In a separate operation in northwestern Turkey's Kocaeli, prosecutors ordered the arrest of 15 suspects, including 14 military officers. Ten suspects were already captured when Daily Sabah went to print. Most were soldiers dismissed or suspended from the army earlier on suspicion of links to FETÖ.

Elsewhere, arrest warrants were issued for 54 suspects linked to the terrorist group's "education network." Some 49 suspects wanted by the Adana Chief Prosecutor's Office were arrested. Security sources said the operations were a joint effort by the police and National Intelligence Directorate (MİT). Police raided "study centers" run by FETÖ. The terrorist group, before openly declaring war on the state with its first coup attempt in 2013, maintained a nationwide network of "dershanes," or private-run study centers serving high school students preparing for university admission exams.

The centers were shut down by the government shortly before the foiled coup attempt in 2013. Authorities said FETÖ ran study centers under different names in Adana and other southern provinces, including Hatay and Mersin, and secretly employed wanted FETÖ suspects.

ONE RELEASED IN KARLOV TRIAL

Meanwhile, new hearings were held yesterday in a number of FETÖ-related trials. In the capital Ankara, a hearing on the 2016 murder of Russian Ambassador Andrey Karlov was held.

Karlov was murdered by an off-duty police officer, associated with the terrorist group, in an art gallery in Ankara on Dec. 19, 2016. The officer, Mevlüt Mert Altıntaş, was killed in a shootout with police. Several FETÖ figures were arrested following the assassination, including Salih Yılmaz.

Yılmaz was a key figure in FETÖ's secret network within the law enforcement and was accused of relaying instructions for the murder to Şahin Söğüt, the terrorist group's handler for Altıntaş. FETÖ leader Fetullah Gülen and seven other individuals linked to the group are the prime suspects in the Karlov case, where 28 people are being tried.

In yesterday's hearing, the court ordered the release of Ayşe Söğüt, the jailed wife of Şahin Söğüt, under judiciary control. She will now remain under house arrest. In the hearing, Mustafa Timur Özkan, the defendant and the organizer of the photo exhibition Karlov was visiting, claimed his innocence. Özkan denied allegations that he rescheduled the exhibition from Dec. 16 to Dec. 19 to give more time to the assassin to carry out the murder and coincide it to one day before a meeting on the Syrian crisis between Russian, Iranian and Turkish officials in Moscow.

Şahin Söğüt also denied allegations and claimed he did not know who the assassin was and never met him. The hearing was adjourned until July 16.

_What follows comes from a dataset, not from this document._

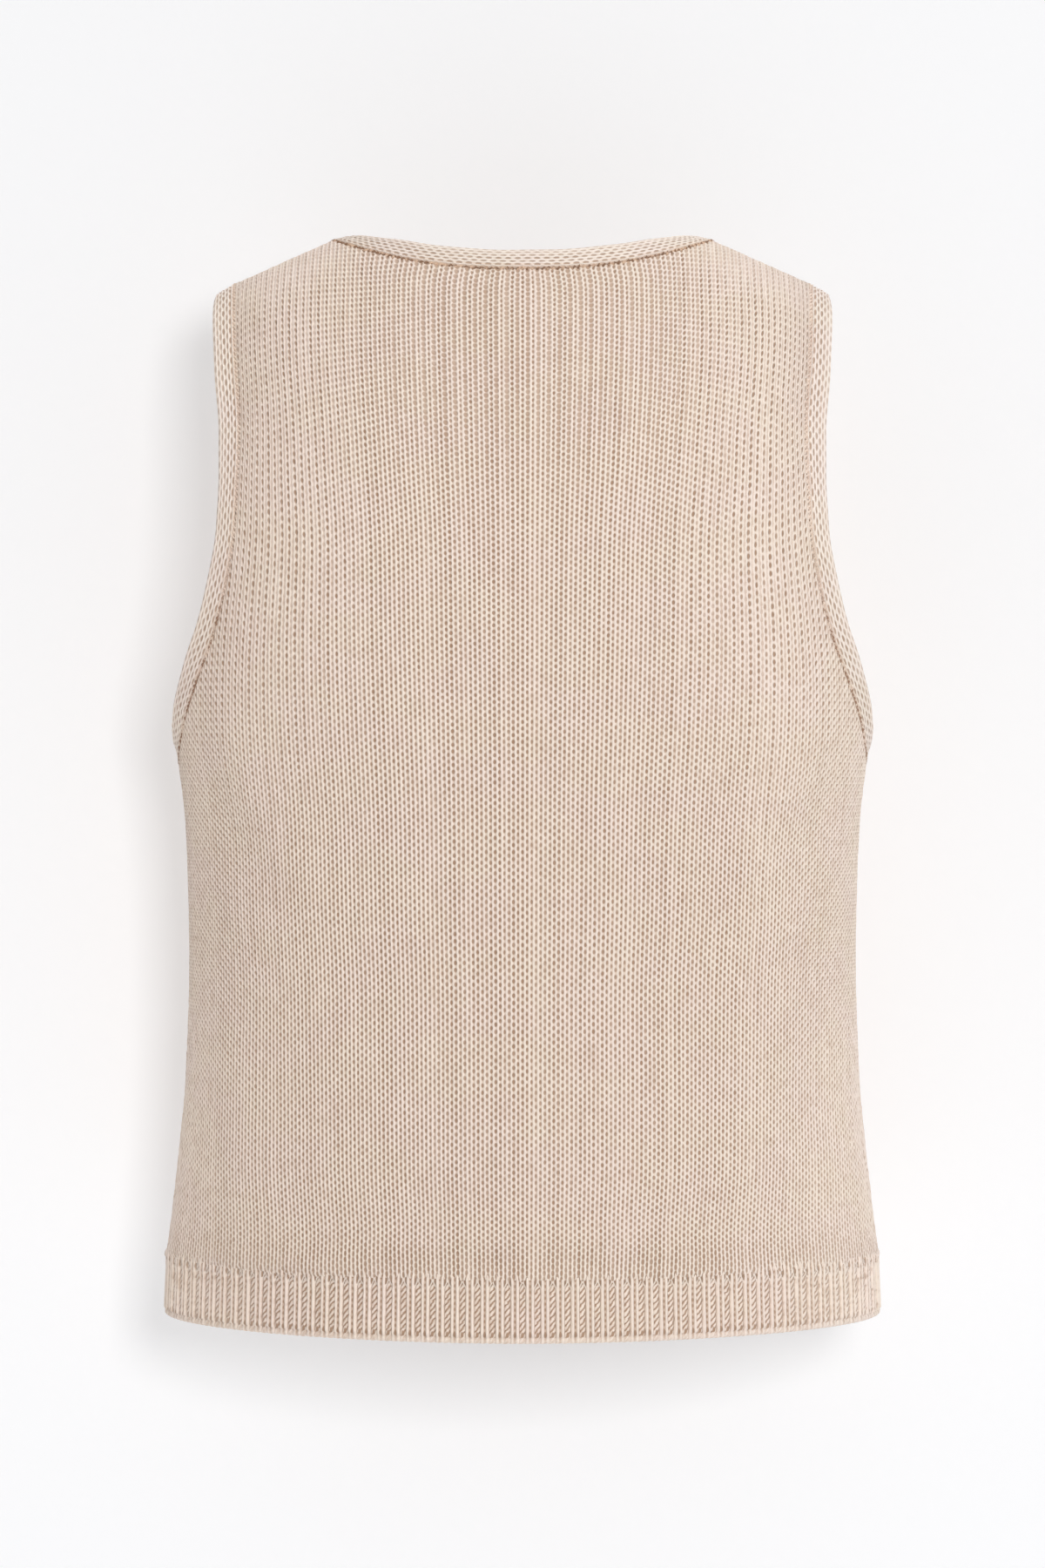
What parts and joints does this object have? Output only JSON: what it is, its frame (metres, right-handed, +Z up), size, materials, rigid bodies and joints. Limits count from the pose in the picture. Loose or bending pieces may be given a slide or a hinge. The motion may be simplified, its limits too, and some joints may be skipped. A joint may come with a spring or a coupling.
{
  "type": "sweater vest",
  "caption": "Sleeveless knitted vest with a V neckline, ribbed hem and narrow knitted bands round the neck and armholes, standing hollow in its worn form.",
  "frame": {"origin": "on the symmetry plane, at the height where the wearer's shoulders carry the garment, midway along the shoulder seams", "axes": "the front faces -Y and the back +Y, +Z is up, and the wearer's left is +X"},
  "size_m": [0.3616, 0.239, 0.5448],
  "materials": {
    "knit_back_panel": "matt cream-beige yarn, plain knit with a ribbed hem",
    "knit_front_panel": "matt cream-beige yarn, plain knit with a ribbed hem",
    "knit_neck_band": "matt cream-beige yarn, plain knit along the band",
    "knit_armhole_band_left": "matt cream-beige yarn, plain knit along the band",
    "knit_armhole_band_right": "matt cream-beige yarn, plain knit along the band"
  },
  "bodies": {
    "root": {"back_panel": "knit_back_panel", "front_panel": "knit_front_panel", "neck_band": "knit_neck_band", "armhole_band_left": "knit_armhole_band_left", "armhole_band_right": "knit_armhole_band_right"}
  },
  "joints": []
}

In Istanbul, a new hearing in the murder trial of Turkish-Armenian journalist Hrant Dink resumed yesterday. A total of 85 defendants, including 14 at large, are being tried for their links to a cover-up of the 2007 murder. Fetullah Gülen and infamous prosecutor Zekeriya Öz are among the defendants at large in the case. Dink, an outspoken journalist who long questioned hostilities between Turks and Armenians, was murdered in Istanbul, outside Agos newspaper, where he served as editor-in-chief. He was killed by Ogün Samast, a teenager allegedly guided by a far-rightist. The case took a new turn after FETÖ's coup attempt in 2013. A new investigation discovered that FETÖ, which was accused of running "a parallel state" with its infiltrators in the law enforcement, the judiciary, bureaucracy, and the military, might be behind the assassination.

Prosecutors believe that the murder was the "first act of violence" by FETÖ, and a new trial with 85 defendants started in 2017.

Former police chiefs linked to FETÖ were detained for covering up information on the murder. FETÖ has also been linked to efforts to thwart a thorough investigation of the murder. Some prosecutors and judges handling the case were later removed from their posts and detained for their links to the terrorist group. Apart from Gülen, former police intelligence chiefs Ramazan Akyürek and Ali Fuat Yılmazer are also among the defendants.

Prosecutors said the terrorist group, through its infiltrators in the judiciary and law enforcement, looked to put the blame on the Ergenekon group and imprison critics of the group by linking them to the murder. Ergenekon was the alleged name of a "deep state" gang of military officers, journalists, academics and other prominent figures in a string of trials later uncovered to be concocted by FETÖ-linked judges, prosecutors and police chiefs. They say intelligence officers deliberately ignored tipoffs for the murder and covered up their tracks linking them to Samast and other figures linked to the crime.